We left the big box with a couple of things and set home with a basic idea in mind. We would put two sprinkler heads into each of the ceder fence beds. One head would be at the south end and one head at the north end. The sprinklers were adjustable so they would not exceed the 3 foot width and between the two of them we would have full coverage. Excited with our plan we began to put it into effect. One of our goals was to make this system as attractive as possible, so we endeavored to bury the pvc pipe. No worries here. I just dug a trench along the long edge of one bed and then inward from the north and south ends of the bed to their center. The idea was to run a common pipe between two beds which would branch to each bed at the north and south ends. This way we would have a system master control for every two beds. The problem was placing the pipe at the north and south ends. Having already established beds with wooden walls, it was hard to get the lengths of pvc under the bed walls. We managed and would have attached everything but we were chased out of the garden by several days of hard rain (yes, I did consider it ironic that rain was stalling our endeavors to bring water to our garden).
During our rain delay I perused the internet and became more interested in drip irrigation systems. This method was the gold standard of water systems. First of all, this type of watering does not get the leaves of plants wet. Wet leaves is one of the key reasons some of our plants wither and die due to opportunistic molds, fungus and mildew. It is bad enough we have nearly 80% humidity most of the year. The last thing those plants need is further wetting. The second wonderful thing about this type of watering system is that it is hidden. No risers or sprinkler heads visible and lush non mildewy plants? Sign me up! The third and most wonderful thing about drip irrigation systems is that they are nearly impervious to water loss through evaporation and you can specifically water an area by the way you align the drip lines.
Of course all this wonderfulness about drip irrigation systems was hampered by the fact they are expensive on the magnitude of about $20 extra per bed. With over a dozen beds we wanted them for the price was prohibitive. It turns out you can't just put in a drip line hooked to your regular water line - oh no – you have to have a filter to keep all the crud out of the little drip lines so they don't clog. You have to have a water pressure reducer to bring your water pressure down to the delicate level of those drip lines so they don't explode – and you must have a return preventer so the lowered water pressure does not backwash nasty things into the water for your house.
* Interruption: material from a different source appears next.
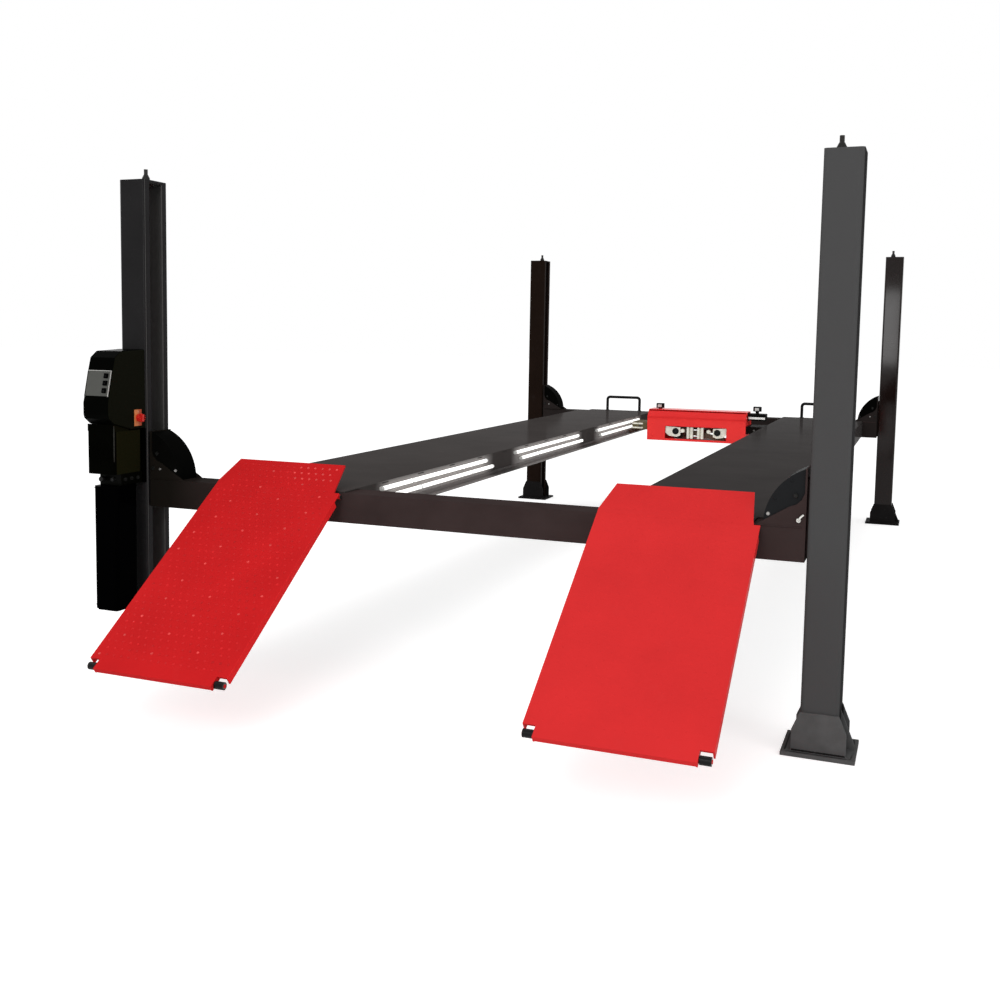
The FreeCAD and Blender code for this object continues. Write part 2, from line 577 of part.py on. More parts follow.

It is probably one of the most OCD type of watering systems there could be.
|Just imagine dollar signs above each of the descriptions...|
My husband rescued us from our dilemma by proposing we could use regular soaker hoses. Now the difference between a soaker hose and a drip irrigation system is one of size of hose mostly. A drip irrigation system is tiny little lines, sort of like a Barbie funhouse sort of thing. Soaker hoses are 5/8 inch regular garden hoses except they are porous. Hooking them up would be as complicated as hooking up a garden hose – no need for a fancy emitter. I was not entirely convinced we would not need some sort of pressure regulator to reduce the pressure in the lines. I kept reading reports of people getting busted soaker hoses because the pressure was too high. Mostly I was reading these reports from places that wanted to sell me pressure regulators. Then bless the internet and humanities willingness to share, I ran across a gardening forum where someone said, “Just turn the spigot on a quarter turn to keep the pressure low enough for the soaker hose.” Tada! Pressure problem solved.
We went back to the big box store with renewed purpose. Now our goal was to have a single spigot for each garden bed upon which we would attach a 25 foot soaker hose. The hose would be more than enough to wind through the 3 ft by 6 ft bed and give every plant and every configuration of plants a water supply. We gathered together our needed things:
spigots called hose bibbs for each bed,
spigots called garden valves for high risers every three beds,
½ inch pvc pipe (it comes in 10 foot lengths),
smooth slip T heads for each spigot riser,
90 degree elbows with one end smooth and the other a female threaded end to attach the spigots to the riser (every three beds we had a high riser leading to a regular garden valve. We decided to use that riser for the hose bibb as well and this required a T head with two ends smooth and the third end a female thread),
connectors to attach the long lengths of pipe,
and pvc cement to put it all together.
Here is our basic plan:
The PVC pipe coming from the left brings the water supply. The pipe is cut and a T-head is inserted allowing for a short riser of cut PVC to be inserted. The riser is topped by a threaded 90 degree elbow which allows a Hose bibb to be attached. This will be turned to face into the garden bed. The PVC pipe continues to the next bed where this scenario is again repeated. At the third bed, a short riser is topped with a threaded T-head, the threads allowing a Hose bibb to be attached. Above this is another short piece of PVC which is topped with a threaded end cap and a Garden valve is attached. This allows us to use a garden hose without disconnecting the soaker hose system. Below is a graphic showing the various configurations of the soaker hose.
An actual photo of the system shows how the short risers and hose bibbs are angled into the garden bed:
The whole system runs the back of our garden beds and so far we have brought the system into 10 of our beds. The four remaining systems will be added when I finally have enough energy to create the four remaining beds.
The PVC pipe is continued to the back of the property and turns the corner continuing to another couple of tall risers with garden valves which we use in the back compost area and the center garden beds. I am really upbeat and excited about what we have accomplished. It did not take us very long to get this far with it and once we can verify the pipes are not leaking we will bury the PVC and create a smooth walkway in the back of the garden.
Probably one of the reasons I am the happiest right now is because we have yet to turn on the water to the thing. I find I am the most content with my virtual reality. Once we add the actual water I may be posting how awful it all is, but for now I am ridiculously happy. Better living through ignorance.